Basic Score Keeping

I'll cover the basics of score-keeping and not get into the more complex stuff.

 

Tennis scores are made up of points, games, sets and the match (or for teams, several matches).

 

Two general rules apply to how you say scores:

1)  The servers score is called first (this takes priority over rule 2 during the match)

2)  You say your own score first (especially after the match).  For instance, you didn’t lose 6-3, 6-2, you lost 3-6, 2-6.

 

A POINT is the basic unit of play.  A point ends when:

  • The server misses their serve twice

  • A ball that is hit lands out of bounds (or on your own side of the net)

  • The ball bounces twice before being hit

  • When the ball hits the fence or anything other than the net

  • Or everyone's favorite, when the ball hits a person (if you get hit, you lose the point).

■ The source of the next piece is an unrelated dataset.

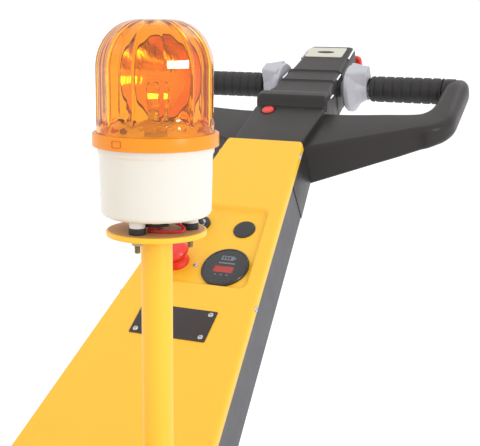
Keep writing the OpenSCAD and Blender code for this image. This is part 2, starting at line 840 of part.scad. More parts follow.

A point usually lasts 1-15 seconds.

 

GAMES are easy in high school tennis since we use what is called No-Ad scoring.  A game is won by winning four points before your opponent.  Just to make it difficult, the points are not called 0, 1, 2, 3, 4 - they opted to call them Love, 15, 30, 40.  The fourth point doesn’t have a name because it ends the game.  So, if the server has won 1 point and their opponent has won 3, the score is 15-40, and the returner just needs to win one more point to win the game.  The score of 40-40 is known as "deuce", and the next point for either player wins the game in no-ad scoring.  Games typically last 2-4 minutes.

 

SETS vary in length and are a collection of games.  Varsity matches play sets up to 6 games, while JV play sets up to 8 (called a Pro-Set).  Sets must be won by two games, and if they are tied at the end (6-6 or 8-8), we play a tie-breaker instead of having to battle to win by two games.  In a few tournaments a year, the pros play that you have to win by 2 games in the final set.  That led to an eleven-hour match a few years ago with a final score of 6-3, 4-6, 6-7, 7-6, 70-68.  We like to go home, so we play tie-breakers at 6-6 (varsity) and 8-8 (JV), which will be covered as an advanced topic.  Sets typically last 30-45 minutes.

 

MATCHES also vary by varsity and JV.  The Pro-set to 8 that JVs play is their entire match.  But varsity matches are best 2 out of 3 sets (up to 6).  Varsity matches typically last an hour or 90 minutes, but can easily push beyond 2 hours with evenly matched opponents.

 

Team Matches for JV are all doubles and are made up of as many matches as we can possibly get in. For varsity, matches are 4 singles matches and 4 doubles matches.  If the match is tied at 4-4, we count sets to see who won, and if the number of sets are tied, we count the total games won.  So, in a varsity match, every game potentially counts.  We've had a lot of matches where we needed to count games and it’s usually very close.

 

You can learn to keep score fairly quickly by playing Wii tennis or watching tennis on TV and paying attention to the score.  Those both will have scores called “Ad-In” or “Ad-Out” after someone wins the point at deuce.  We only use those scores at the state tournament and instead play what is called “No-Ad” scoring, meaning that whoever wins the point at Deuce wins the game.